L.K. Advani’s proposed rath yatra against corruption has set the chatterati abuzz. Sitaram Yechury apprehends communal violence during this yatra. Linking corruption to communal violence is ludicrous. There may be some justification in saying that Mr Advani’s hidden agenda is to project himself as a future Prime Minister, though he has given no such indication. His Ram Mandir Yatra, despite its communal overtone or its unfortunate aftermath, raised his party from virtual insignificance to dominance in Parliament. Yet he did not throw his hat in the ring for Prime Minister and gracefully accepted his senior and deserving colleague becoming Prime Minister.
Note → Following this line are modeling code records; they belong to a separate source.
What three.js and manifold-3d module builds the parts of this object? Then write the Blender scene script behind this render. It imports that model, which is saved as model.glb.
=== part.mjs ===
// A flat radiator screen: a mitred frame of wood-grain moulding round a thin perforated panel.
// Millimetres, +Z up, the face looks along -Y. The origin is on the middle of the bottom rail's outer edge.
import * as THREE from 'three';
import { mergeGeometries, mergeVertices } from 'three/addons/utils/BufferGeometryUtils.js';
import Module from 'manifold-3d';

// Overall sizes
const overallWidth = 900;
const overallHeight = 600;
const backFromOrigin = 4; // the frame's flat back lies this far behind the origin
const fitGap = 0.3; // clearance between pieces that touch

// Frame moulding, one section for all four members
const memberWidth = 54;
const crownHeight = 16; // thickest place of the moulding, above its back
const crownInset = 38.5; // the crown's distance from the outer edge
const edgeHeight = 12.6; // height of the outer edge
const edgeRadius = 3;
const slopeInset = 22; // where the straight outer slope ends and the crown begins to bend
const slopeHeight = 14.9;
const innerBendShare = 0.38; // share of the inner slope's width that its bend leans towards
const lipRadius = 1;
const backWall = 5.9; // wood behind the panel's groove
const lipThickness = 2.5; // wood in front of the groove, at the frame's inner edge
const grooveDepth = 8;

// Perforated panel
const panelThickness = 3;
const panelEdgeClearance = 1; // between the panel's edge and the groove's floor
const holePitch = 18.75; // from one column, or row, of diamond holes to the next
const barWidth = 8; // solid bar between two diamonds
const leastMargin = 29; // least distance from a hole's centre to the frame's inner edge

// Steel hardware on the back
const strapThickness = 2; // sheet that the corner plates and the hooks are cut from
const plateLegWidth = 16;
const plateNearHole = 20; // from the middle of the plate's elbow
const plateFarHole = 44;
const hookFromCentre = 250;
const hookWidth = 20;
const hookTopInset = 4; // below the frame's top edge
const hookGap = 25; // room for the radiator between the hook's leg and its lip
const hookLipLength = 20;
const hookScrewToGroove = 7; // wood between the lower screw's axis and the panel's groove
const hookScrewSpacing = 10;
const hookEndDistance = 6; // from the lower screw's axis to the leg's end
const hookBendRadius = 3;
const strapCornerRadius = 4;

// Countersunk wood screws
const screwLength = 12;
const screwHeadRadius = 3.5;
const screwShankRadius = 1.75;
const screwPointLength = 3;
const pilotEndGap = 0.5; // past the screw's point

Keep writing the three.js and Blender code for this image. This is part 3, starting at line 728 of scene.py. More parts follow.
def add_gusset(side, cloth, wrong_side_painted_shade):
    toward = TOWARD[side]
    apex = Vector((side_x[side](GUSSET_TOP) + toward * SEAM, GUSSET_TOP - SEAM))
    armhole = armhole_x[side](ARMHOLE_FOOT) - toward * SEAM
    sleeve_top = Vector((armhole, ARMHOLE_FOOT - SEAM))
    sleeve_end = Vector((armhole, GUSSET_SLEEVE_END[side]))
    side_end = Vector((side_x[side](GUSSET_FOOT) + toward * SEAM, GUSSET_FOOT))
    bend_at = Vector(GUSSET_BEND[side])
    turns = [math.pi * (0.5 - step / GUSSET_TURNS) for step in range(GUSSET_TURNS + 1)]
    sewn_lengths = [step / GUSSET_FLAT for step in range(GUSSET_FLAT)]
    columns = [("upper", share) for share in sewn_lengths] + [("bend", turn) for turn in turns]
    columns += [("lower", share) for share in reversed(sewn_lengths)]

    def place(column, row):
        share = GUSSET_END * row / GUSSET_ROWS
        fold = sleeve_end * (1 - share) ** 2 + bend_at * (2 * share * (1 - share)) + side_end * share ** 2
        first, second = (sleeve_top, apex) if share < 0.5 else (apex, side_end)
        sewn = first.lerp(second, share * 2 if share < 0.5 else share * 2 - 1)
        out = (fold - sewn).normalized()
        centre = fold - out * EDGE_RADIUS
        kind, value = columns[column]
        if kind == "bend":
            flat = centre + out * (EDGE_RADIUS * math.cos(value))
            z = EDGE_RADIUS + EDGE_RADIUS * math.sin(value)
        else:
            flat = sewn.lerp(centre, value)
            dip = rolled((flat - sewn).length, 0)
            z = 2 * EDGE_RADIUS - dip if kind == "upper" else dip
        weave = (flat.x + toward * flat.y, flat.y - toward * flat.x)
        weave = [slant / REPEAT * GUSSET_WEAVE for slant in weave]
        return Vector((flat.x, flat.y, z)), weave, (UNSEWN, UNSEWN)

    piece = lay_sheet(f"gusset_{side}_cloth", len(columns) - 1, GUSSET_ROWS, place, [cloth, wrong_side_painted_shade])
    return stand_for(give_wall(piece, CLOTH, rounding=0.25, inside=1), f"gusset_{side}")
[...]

Even in 2004, with Atal Behari Vajpayee in his eighties, he was not a prime ministerial candidate. He was so projected only in 2009. The jibe of his being a perennial Prime Minister in waiting is unfair. He has served much longer in politics than any other leader today with a totally unblemished record as regards his personal integrity and for not promoting his family in politics. No political leader is better qualified to lead an anti-corruption and anti-dynastic yatra than Mr Advani.
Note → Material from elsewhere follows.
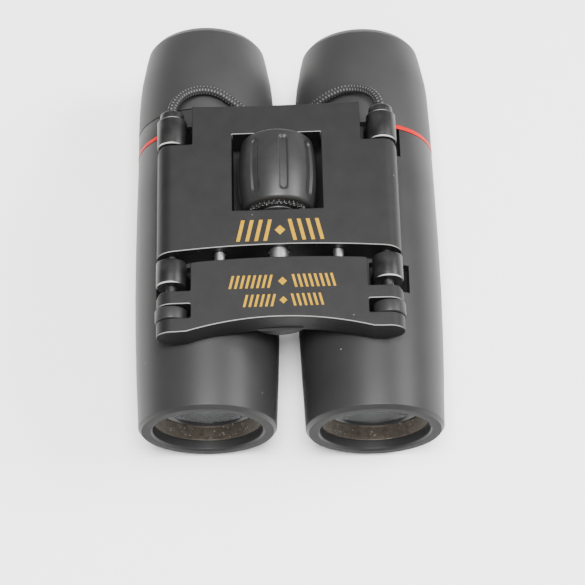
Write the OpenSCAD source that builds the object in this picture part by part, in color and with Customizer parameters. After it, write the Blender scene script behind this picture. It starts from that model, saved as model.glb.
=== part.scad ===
// Folding pocket binoculars with a double-hinged bridge.
// +Y points to the eyepieces, -Y to the objectives, +Z up, and the two
// barrels rest on the plane z = 0. All sizes are in millimetres.

/* [Barrels] */
// Distance between the two barrel axes as the glass stands folded
axis_spacing = 35.6; // [35:0.1:37]
// Largest outside radius of a barrel
barrel_r = 15.8; // [15.6:0.1:16]
// Radius of a barrel just behind the chamfer round its objective
rim_r = 14.85; // [14.6:0.05:15]
// Outside radius of the barrel beside the red ring
waist_r = 15.5; // [15.3:0.1:15.6]
// Front end of the left barrel, from the middle of the glass
left_hood_y = -46.4; // [-47.5:0.1:-45.5]
// Front end of the right barrel, from the middle of the glass
right_hood_y = -47.25; // [-47.5:0.05:-45.5]
// Rear end of both sliding barrels, where the red rings start
barrel_end_y = 18.4; // [18.2:0.1:18.6]
// Radius of the open mouth in front of an objective lens
mouth_r = 11.75; // [11.2:0.05:12]
// Depth of the mouth down to the threaded retaining ring
mouth_depth = 2.2; // [1.8:0.1:3]
// Clear radius of an objective lens
lens_clear_r = 10.5; // [9.5:0.1:10.8]

/* [Tubes] */
// Outside radius of an inner tube, which a barrel slides on
tube_r = 13.4; // [13.2:0.05:13.4]
// Wall thickness of an inner tube
tube_wall = 1.1; // [0.9:0.1:1.3]
// Front end of an inner tube
tube_front_y = -30; // [-31:0.5:-28]
// Gap all round between an inner tube and its barrel
slide_gap = 0.2; // [0.15:0.05:0.25]
// Width of a red ring along the barrel
red_ring_w = 1.1; // [0.8:0.1:1.3]

/* [Eyepieces] */
// Rear end of the left eyecup, with the focus of that eye turned out
left_cup_y = 47.25; // [46:0.05:47.5]
// Rear end of the right eyecup
right_cup_y = 45.9; // [45:0.1:47.5]
// Front edge of the left eyecup, which turns to set the eye's focus
left_cup_start_y = 24.1; // [24:0.1:25]
// Radius of the hollow in an eyecup
cup_mouth_r = 9.4; // [8.5:0.1:9.8]
// Depth of the hollow in an eyecup
cup_depth = 6.5; // [5.5:0.5:7.5]

/* [Bridge] */
// Distance from a barrel axis to its hinge rod
hinge_reach = 19.85; // [19.8:0.05:20.2]
// Lean of the left barrel's knuckles from upright
left_lean = 19.4; // [16:0.1:20]
// Lean of the right barrel's knuckles from upright
right_lean = 9.3; // [8:0.1:12]
// Half the thickness of the two bridge plates
plate_half = 3.5; // [3.3:0.1:3.6]
// Radius of the hinge knuckles of the inner tubes
knuckle_r = 3.2; // [3:0.1:3.3]
// Radius of the hinge knuckles of the sliding barrels
barrel_knuckle_r = 3.4; // [3.2:0.1:3.5]
// Radius of the two hinge rods
rod_r = 1.1; // [1:0.05:1.3]
// Half the width of the rear plate between its two notches
rear_waist_half = 18.1; // [18:0.1:19]
// Half the width of the front plate between its two pairs of notches
front_waist_half = 18.4; // [18:0.1:19]
// Rear edge of the rear plate at its corners
rear_plate_back_y = 20.6; // [20:0.1:21]
// Front edge of the rear plate at its middle
rear_plate_front_y = -13.25; // [-13.6:0.05:-13]
// Shoulder of the rear plate that faces the rear knuckles
rear_shoulder_y = 11.1; // [10.9:0.1:11.3]
// Gap between the two plates
plate_gap = 2.9; // [2.5:0.1:3.2]
// Front edge of the front plate at its middle
front_plate_front_y = -29.7; // [-30.2:0.1:-29.4]
// Play of a running fit, on the radius
running_gap = 0.05; // [0.03:0.01:0.08]

/* [Focus drive] */
// Radius of the focus knob at its middle
knob_r = 8.55; // [8.2:0.05:8.7]
// Front face of the knob's grip
knob_front_y = -4.3; // [-4.4:0.1:-3.8]
// Rear face of the knob's grip
knob_back_y = 12.15; // [11.8:0.05:12.2]
// Number of flutes round the grip
flute_count = 8; // [6:1:12]
// Number of teeth round the ring in front of the grip
tooth_count = 36; // [24:1:48]
// Radius of the focus screw
screw_r = 2; // [1.8:0.05:2.1]
// Width of the knob's window
window_w = 19.2; // [18.8:0.1:19.6]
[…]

As the leading Opposition party, the BJP must lead this crusade and convince the people of being a credible and united alternative. Nitish Kumar flagging off this yatra may help usher in a Western-style two-party democratic polity which should be welcomed. No age limit is prescribed for the Prime Minister. Acceptability, capability, experience, integrity and physical health matter more than age. Kuer Singh, the most successful military leader of 1857, successfully carried out a 1,000-mile march fighting battles in his eighties. Churchill and Hindenberg remained heads of government till their eighties. Now is not the time to quibble over who will be the Opposition’s prime ministerial candidate. The need now is to provide a ray of hope that corruption will be suitably tackled in our existing, badly mauled democratic polity. In this regard, a strong Opposition is of great value.

The writer, a retired lieutenant-general, was Vice-Chief of Army Staff and has served as governor of Assam and Jammu & Kashmir.